◆ Exercise objective ◆
Using the data that follows, return exactly the lines from the one that contains "Write part 2" through the one that contains "scene = bpy.context.scene", ends included.

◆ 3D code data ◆
═══

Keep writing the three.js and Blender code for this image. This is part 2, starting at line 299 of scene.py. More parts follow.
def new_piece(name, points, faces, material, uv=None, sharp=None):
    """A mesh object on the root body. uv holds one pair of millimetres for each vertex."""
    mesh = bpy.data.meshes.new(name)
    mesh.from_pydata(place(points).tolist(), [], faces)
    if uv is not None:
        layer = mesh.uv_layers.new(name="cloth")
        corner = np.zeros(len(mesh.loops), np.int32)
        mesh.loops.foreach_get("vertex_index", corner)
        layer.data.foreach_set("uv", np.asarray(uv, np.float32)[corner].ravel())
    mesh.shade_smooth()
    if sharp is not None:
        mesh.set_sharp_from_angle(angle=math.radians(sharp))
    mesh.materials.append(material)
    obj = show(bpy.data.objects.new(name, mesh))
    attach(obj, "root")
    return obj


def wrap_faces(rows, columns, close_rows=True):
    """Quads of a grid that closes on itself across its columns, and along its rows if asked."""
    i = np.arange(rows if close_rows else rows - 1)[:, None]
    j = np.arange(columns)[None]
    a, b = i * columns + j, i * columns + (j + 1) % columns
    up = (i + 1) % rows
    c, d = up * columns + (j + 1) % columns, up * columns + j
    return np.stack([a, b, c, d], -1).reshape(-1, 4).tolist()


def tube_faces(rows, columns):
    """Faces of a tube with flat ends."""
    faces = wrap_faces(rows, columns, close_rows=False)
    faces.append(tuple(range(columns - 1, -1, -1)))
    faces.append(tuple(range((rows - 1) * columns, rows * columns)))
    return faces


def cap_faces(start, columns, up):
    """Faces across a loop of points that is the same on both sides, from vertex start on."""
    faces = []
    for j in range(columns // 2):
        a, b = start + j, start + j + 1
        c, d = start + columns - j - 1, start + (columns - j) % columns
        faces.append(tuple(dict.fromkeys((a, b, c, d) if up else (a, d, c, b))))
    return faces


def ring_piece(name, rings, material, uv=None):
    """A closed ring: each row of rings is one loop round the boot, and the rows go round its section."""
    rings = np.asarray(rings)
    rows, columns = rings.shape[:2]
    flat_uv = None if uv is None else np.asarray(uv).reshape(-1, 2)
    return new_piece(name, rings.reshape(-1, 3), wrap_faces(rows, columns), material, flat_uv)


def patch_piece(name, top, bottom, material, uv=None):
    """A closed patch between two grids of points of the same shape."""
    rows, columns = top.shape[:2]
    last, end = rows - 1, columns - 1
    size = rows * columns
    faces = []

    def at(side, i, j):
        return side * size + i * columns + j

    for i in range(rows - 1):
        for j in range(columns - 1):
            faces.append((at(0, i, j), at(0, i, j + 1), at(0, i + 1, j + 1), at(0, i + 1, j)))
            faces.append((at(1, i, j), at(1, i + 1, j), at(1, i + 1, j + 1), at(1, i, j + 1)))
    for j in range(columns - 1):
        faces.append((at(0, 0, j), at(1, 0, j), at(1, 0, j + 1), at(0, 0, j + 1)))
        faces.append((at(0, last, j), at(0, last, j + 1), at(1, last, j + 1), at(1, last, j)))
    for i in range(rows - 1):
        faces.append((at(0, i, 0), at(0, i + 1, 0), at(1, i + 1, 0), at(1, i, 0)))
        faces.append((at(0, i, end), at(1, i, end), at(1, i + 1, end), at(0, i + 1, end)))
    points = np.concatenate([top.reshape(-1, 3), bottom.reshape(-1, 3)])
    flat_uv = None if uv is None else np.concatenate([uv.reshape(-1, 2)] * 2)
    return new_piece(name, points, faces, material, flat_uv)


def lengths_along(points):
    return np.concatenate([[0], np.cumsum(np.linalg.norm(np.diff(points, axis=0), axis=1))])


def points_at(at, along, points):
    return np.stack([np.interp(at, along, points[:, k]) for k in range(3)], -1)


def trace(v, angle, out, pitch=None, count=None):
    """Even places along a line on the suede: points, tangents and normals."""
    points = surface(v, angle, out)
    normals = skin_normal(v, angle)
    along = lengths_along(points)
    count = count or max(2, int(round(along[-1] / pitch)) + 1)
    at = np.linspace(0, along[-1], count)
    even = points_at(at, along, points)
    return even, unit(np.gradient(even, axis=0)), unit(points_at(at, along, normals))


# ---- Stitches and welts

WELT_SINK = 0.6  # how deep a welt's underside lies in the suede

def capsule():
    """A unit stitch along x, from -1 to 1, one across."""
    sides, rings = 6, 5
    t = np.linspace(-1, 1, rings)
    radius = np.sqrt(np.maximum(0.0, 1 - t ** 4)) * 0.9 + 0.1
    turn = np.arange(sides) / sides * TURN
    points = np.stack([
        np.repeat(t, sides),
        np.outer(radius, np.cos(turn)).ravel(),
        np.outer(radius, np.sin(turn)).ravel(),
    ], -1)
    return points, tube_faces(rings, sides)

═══

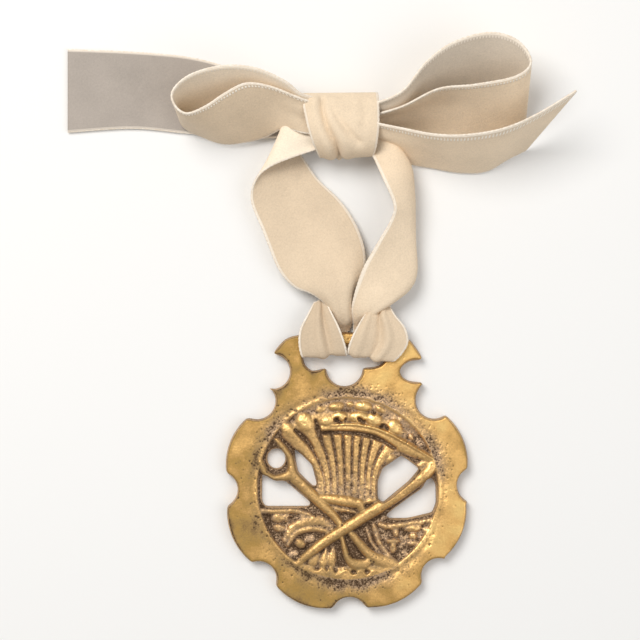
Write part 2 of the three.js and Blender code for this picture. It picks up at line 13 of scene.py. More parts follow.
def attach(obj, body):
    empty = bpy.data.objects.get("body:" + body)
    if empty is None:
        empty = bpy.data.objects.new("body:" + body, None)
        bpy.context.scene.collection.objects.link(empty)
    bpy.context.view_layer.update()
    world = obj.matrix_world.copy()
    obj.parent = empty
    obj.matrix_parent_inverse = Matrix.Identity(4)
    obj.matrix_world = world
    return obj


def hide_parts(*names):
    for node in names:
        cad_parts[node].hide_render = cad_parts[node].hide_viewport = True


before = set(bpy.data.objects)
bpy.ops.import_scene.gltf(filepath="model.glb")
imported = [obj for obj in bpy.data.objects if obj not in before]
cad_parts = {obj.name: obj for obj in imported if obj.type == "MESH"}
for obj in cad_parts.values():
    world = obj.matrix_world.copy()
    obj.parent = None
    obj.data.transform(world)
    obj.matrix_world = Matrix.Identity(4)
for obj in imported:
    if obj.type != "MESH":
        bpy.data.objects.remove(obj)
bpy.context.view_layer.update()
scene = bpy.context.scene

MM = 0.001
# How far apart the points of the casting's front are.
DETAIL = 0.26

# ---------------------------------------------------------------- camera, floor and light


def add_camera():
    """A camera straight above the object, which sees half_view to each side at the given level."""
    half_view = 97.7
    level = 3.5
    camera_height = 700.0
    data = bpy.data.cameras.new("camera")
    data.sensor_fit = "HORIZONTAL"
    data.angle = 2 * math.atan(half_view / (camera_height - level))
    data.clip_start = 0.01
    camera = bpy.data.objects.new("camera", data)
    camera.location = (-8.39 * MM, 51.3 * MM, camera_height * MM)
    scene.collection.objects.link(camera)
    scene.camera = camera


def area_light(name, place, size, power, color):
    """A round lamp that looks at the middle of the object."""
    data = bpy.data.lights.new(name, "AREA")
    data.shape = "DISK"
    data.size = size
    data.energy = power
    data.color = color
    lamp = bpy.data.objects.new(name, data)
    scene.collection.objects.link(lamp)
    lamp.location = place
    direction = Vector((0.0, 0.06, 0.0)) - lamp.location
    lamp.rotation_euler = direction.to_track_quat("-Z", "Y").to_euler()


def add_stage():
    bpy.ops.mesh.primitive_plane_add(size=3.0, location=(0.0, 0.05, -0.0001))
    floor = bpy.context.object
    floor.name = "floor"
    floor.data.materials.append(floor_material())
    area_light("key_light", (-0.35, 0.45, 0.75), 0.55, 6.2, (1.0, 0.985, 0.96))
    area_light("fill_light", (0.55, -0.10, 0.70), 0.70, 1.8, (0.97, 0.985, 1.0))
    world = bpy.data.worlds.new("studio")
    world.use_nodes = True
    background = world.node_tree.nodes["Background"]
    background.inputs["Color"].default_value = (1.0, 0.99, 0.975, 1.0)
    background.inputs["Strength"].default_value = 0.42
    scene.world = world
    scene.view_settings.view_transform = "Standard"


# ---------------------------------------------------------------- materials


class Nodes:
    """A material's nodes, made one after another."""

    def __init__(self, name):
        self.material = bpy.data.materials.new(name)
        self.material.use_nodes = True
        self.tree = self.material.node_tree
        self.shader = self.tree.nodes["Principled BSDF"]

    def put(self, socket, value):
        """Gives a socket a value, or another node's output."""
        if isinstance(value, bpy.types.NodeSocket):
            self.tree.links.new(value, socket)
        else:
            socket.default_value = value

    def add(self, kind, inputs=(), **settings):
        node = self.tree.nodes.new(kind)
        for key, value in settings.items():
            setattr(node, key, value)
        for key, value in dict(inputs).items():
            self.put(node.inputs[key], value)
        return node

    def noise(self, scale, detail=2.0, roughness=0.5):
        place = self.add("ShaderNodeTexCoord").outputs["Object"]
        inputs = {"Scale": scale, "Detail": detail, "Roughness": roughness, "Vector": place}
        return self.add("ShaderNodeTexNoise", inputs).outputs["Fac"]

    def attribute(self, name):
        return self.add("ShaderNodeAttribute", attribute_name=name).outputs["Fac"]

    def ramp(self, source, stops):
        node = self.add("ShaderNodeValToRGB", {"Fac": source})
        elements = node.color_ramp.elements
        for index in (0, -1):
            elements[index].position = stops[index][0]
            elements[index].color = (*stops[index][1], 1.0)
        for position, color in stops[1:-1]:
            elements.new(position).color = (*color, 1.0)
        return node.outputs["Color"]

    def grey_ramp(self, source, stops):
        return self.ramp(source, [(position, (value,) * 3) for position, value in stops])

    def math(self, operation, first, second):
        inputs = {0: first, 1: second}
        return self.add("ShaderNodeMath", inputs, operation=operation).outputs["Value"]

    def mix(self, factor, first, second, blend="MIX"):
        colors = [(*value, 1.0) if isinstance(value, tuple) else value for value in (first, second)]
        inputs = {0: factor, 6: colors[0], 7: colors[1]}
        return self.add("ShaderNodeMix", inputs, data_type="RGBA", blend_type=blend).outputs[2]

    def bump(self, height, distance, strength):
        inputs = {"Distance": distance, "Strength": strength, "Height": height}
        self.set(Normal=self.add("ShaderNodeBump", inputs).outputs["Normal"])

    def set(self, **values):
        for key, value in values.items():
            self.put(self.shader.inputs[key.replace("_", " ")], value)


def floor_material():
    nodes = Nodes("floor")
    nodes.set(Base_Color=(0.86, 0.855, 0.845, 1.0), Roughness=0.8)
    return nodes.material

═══

◆ Written response ◆
Write part 2 of the three.js and Blender code for this picture. It picks up at line 13 of scene.py. More parts follow.
def attach(obj, body):
    empty = bpy.data.objects.get("body:" + body)
    if empty is None:
        empty = bpy.data.objects.new("body:" + body, None)
        bpy.context.scene.collection.objects.link(empty)
    bpy.context.view_layer.update()
    world = obj.matrix_world.copy()
    obj.parent = empty
    obj.matrix_parent_inverse = Matrix.Identity(4)
    obj.matrix_world = world
    return obj


def hide_parts(*names):
    for node in names:
        cad_parts[node].hide_render = cad_parts[node].hide_viewport = True


before = set(bpy.data.objects)
bpy.ops.import_scene.gltf(filepath="model.glb")
imported = [obj for obj in bpy.data.objects if obj not in before]
cad_parts = {obj.name: obj for obj in imported if obj.type == "MESH"}
for obj in cad_parts.values():
    world = obj.matrix_world.copy()
    obj.parent = None
    obj.data.transform(world)
    obj.matrix_world = Matrix.Identity(4)
for obj in imported:
    if obj.type != "MESH":
        bpy.data.objects.remove(obj)
bpy.context.view_layer.update()
scene = bpy.context.scene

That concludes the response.